## Given request:
Read the data and repeat it in full, exactly.

## Data segment:
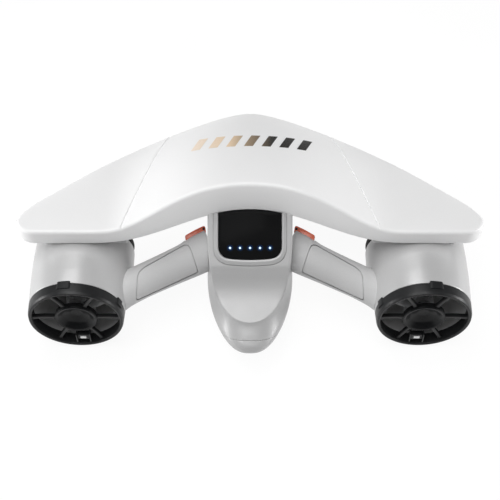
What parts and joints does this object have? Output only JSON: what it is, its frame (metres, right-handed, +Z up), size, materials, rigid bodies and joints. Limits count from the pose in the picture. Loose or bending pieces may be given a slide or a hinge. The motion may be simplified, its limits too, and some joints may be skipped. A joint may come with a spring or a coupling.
{
  "type": "underwater scooter",
  "caption": "Twin-thruster underwater scooter: swept buoyancy float over a central hull with a display, a trigger handle and a ducted propeller on each side.",
  "frame": {"origin": "bottom centre of the bounding box: midway across and along, at the keel's flat rest face", "axes": "+X to the rider's right along the float's span, +Y forward in the direction of travel, +Z up"},
  "size_m": [0.4776, 0.281, 0.1602],
  "materials": {
    "white_plastic": "pearl white gloss paint on moulded ABS",
    "silver_plastic": "light silver satin moulded ABS",
    "black_plastic": "black satin glass-filled nylon",
    "blade_plastic": "dark grey satin nylon",
    "red_plastic": "orange-red moulded plastic",
    "foam": "closed-cell buoyancy foam",
    "steel": "stainless steel",
    "motor_metal": "motor case with windings inside",
    "brass": "plain brass",
    "display_glass": "black glossy display window",
    "light_guide": "blue light guide",
    "circuit_board": "coated circuit board",
    "battery_case": "dark battery case with cells inside",
    "seal_rubber": "silicone rubber"
  },
  "bodies": {
    "hull": {"float_shell": "white_plastic", "hull_housing": "white_plastic", "float_base_plate": "silver_plastic", "keel_cover": "silver_plastic", "camera_mount": "silver_plastic", "display_bezel": "silver_plastic", "float_foam_core": "foam", "float_screw_right": "steel", "float_screw_left": "steel", "keel_screw_1": "steel", "keel_screw_2": "steel", "keel_screw_3": "steel", "keel_screw_4": "steel", "camera_mount_insert": "brass", "battery_contacts": "brass", "display_glass": "display_glass", "display_screen": "black_plastic", "battery_bay": "black_plastic", "indicator_light_guide": "light_guide", "control_board": "circuit_board", "right_pod_housing": "white_plastic", "right_grip_frame": "white_plastic", "right_grip_cover": "silver_plastic", "right_rear_guard": "black_plastic", "right_front_guard": "black_plastic", "right_stator_frame": "black_plastic", "right_motor_cover": "black_plastic", "right_trigger_sensor": "black_plastic", "right_motor": "motor_metal", "right_shaft_bearing": "steel", "right_trigger_pin": "steel", "right_trigger_spring": "steel", "right_shaft_seal": "seal_rubber", "left_pod_housing": "white_plastic", "left_grip_frame": "white_plastic", "left_grip_cover": "silver_plastic", "left_rear_guard": "black_plastic", "left_front_guard": "black_plastic", "left_stator_frame": "black_plastic", "left_motor_cover": "black_plastic", "left_trigger_sensor": "black_plastic", "left_motor": "motor_metal", "left_shaft_bearing": "steel", "left_trigger_pin": "steel", "left_trigger_spring": "steel", "left_shaft_seal": "seal_rubber"},
    "right_rotor": {"right_propeller": "blade_plastic", "right_motor_shaft": "steel", "right_propeller_nut": "steel"},
    "right_trigger_lever": {"right_trigger": "red_plastic"},
    "left_rotor": {"left_propeller": "blade_plastic", "left_motor_shaft": "steel", "left_propeller_nut": "steel"},
    "left_trigger_lever": {"left_trigger": "red_plastic"},
    "battery_cartridge": {"battery_pack": "battery_case", "battery_cap": "silver_plastic", "battery_seal": "seal_rubber"}
  },
  "joints": [
    {"name": "right_propeller_spin", "type": "hinge", "parent": "hull", "child": "right_rotor", "pos_m": [0.179, -0.0815, 0.052], "axis": [0, 1, 0], "continuous": true},
    {"name": "right_trigger_pull", "type": "hinge", "parent": "hull", "child": "right_trigger_lever", "pos_m": [0.05172, -0.02159, 0.07565], "axis": [0.0943, 0.513, -0.8532], "range_deg": [0, 9], "stiffness_Nm_per_rad": 0.6, "springref_deg": -14.32},
    {"name": "left_propeller_spin", "type": "hinge", "parent": "hull", "child": "left_rotor", "pos_m": [-0.179, -0.0815, 0.052], "axis": [0, 1, 0], "continuous": true},
    {"name": "left_trigger_pull", "type": "hinge", "parent": "hull", "child": "left_trigger_lever", "pos_m": [-0.05172, -0.02159, 0.07565], "axis": [0.0943, -0.513, 0.8532], "range_deg": [0, 9], "stiffness_Nm_per_rad": 0.6, "springref_deg": -14.32},
    {"name": "battery_slide", "type": "slide", "parent": "hull", "child": "battery_cartridge", "axis": [0, -1, 0], "range_m": [0, 0.15]}
  ]
}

## Finished task:
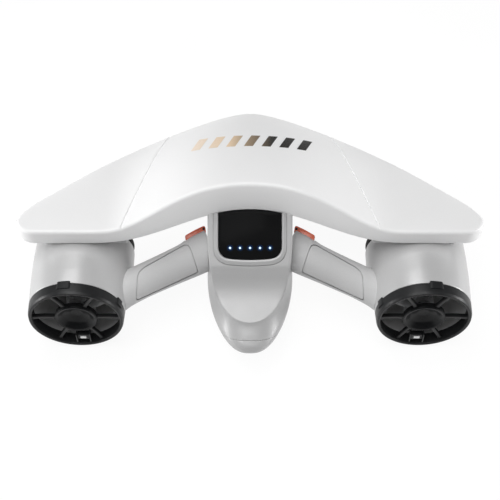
What parts and joints does this object have? Output only JSON: what it is, its frame (metres, right-handed, +Z up), size, materials, rigid bodies and joints. Limits count from the pose in the picture. Loose or bending pieces may be given a slide or a hinge. The motion may be simplified, its limits too, and some joints may be skipped. A joint may come with a spring or a coupling.
{
  "type": "underwater scooter",
  "caption": "Twin-thruster underwater scooter: swept buoyancy float over a central hull with a display, a trigger handle and a ducted propeller on each side.",
  "frame": {"origin": "bottom centre of the bounding box: midway across and along, at the keel's flat rest face", "axes": "+X to the rider's right along the float's span, +Y forward in the direction of travel, +Z up"},
  "size_m": [0.4776, 0.281, 0.1602],
  "materials": {
    "white_plastic": "pearl white gloss paint on moulded ABS",
    "silver_plastic": "light silver satin moulded ABS",
    "black_plastic": "black satin glass-filled nylon",
    "blade_plastic": "dark grey satin nylon",
    "red_plastic": "orange-red moulded plastic",
    "foam": "closed-cell buoyancy foam",
    "steel": "stainless steel",
    "motor_metal": "motor case with windings inside",
    "brass": "plain brass",
    "display_glass": "black glossy display window",
    "light_guide": "blue light guide",
    "circuit_board": "coated circuit board",
    "battery_case": "dark battery case with cells inside",
    "seal_rubber": "silicone rubber"
  },
  "bodies": {
    "hull": {"float_shell": "white_plastic", "hull_housing": "white_plastic", "float_base_plate": "silver_plastic", "keel_cover": "silver_plastic", "camera_mount": "silver_plastic", "display_bezel": "silver_plastic", "float_foam_core": "foam", "float_screw_right": "steel", "float_screw_left": "steel", "keel_screw_1": "steel", "keel_screw_2": "steel", "keel_screw_3": "steel", "keel_screw_4": "steel", "camera_mount_insert": "brass", "battery_contacts": "brass", "display_glass": "display_glass", "display_screen": "black_plastic", "battery_bay": "black_plastic", "indicator_light_guide": "light_guide", "control_board": "circuit_board", "right_pod_housing": "white_plastic", "right_grip_frame": "white_plastic", "right_grip_cover": "silver_plastic", "right_rear_guard": "black_plastic", "right_front_guard": "black_plastic", "right_stator_frame": "black_plastic", "right_motor_cover": "black_plastic", "right_trigger_sensor": "black_plastic", "right_motor": "motor_metal", "right_shaft_bearing": "steel", "right_trigger_pin": "steel", "right_trigger_spring": "steel", "right_shaft_seal": "seal_rubber", "left_pod_housing": "white_plastic", "left_grip_frame": "white_plastic", "left_grip_cover": "silver_plastic", "left_rear_guard": "black_plastic", "left_front_guard": "black_plastic", "left_stator_frame": "black_plastic", "left_motor_cover": "black_plastic", "left_trigger_sensor": "black_plastic", "left_motor": "motor_metal", "left_shaft_bearing": "steel", "left_trigger_pin": "steel", "left_trigger_spring": "steel", "left_shaft_seal": "seal_rubber"},
    "right_rotor": {"right_propeller": "blade_plastic", "right_motor_shaft": "steel", "right_propeller_nut": "steel"},
    "right_trigger_lever": {"right_trigger": "red_plastic"},
    "left_rotor": {"left_propeller": "blade_plastic", "left_motor_shaft": "steel", "left_propeller_nut": "steel"},
    "left_trigger_lever": {"left_trigger": "red_plastic"},
    "battery_cartridge": {"battery_pack": "battery_case", "battery_cap": "silver_plastic", "battery_seal": "seal_rubber"}
  },
  "joints": [
    {"name": "right_propeller_spin", "type": "hinge", "parent": "hull", "child": "right_rotor", "pos_m": [0.179, -0.0815, 0.052], "axis": [0, 1, 0], "continuous": true},
    {"name": "right_trigger_pull", "type": "hinge", "parent": "hull", "child": "right_trigger_lever", "pos_m": [0.05172, -0.02159, 0.07565], "axis": [0.0943, 0.513, -0.8532], "range_deg": [0, 9], "stiffness_Nm_per_rad": 0.6, "springref_deg": -14.32},
    {"name": "left_propeller_spin", "type": "hinge", "parent": "hull", "child": "left_rotor", "pos_m": [-0.179, -0.0815, 0.052], "axis": [0, 1, 0], "continuous": true},
    {"name": "left_trigger_pull", "type": "hinge", "parent": "hull", "child": "left_trigger_lever", "pos_m": [-0.05172, -0.02159, 0.07565], "axis": [0.0943, -0.513, 0.8532], "range_deg": [0, 9], "stiffness_Nm_per_rad": 0.6, "springref_deg": -14.32},
    {"name": "battery_slide", "type": "slide", "parent": "hull", "child": "battery_cartridge", "axis": [0, -1, 0], "range_m": [0, 0.15]}
  ]
}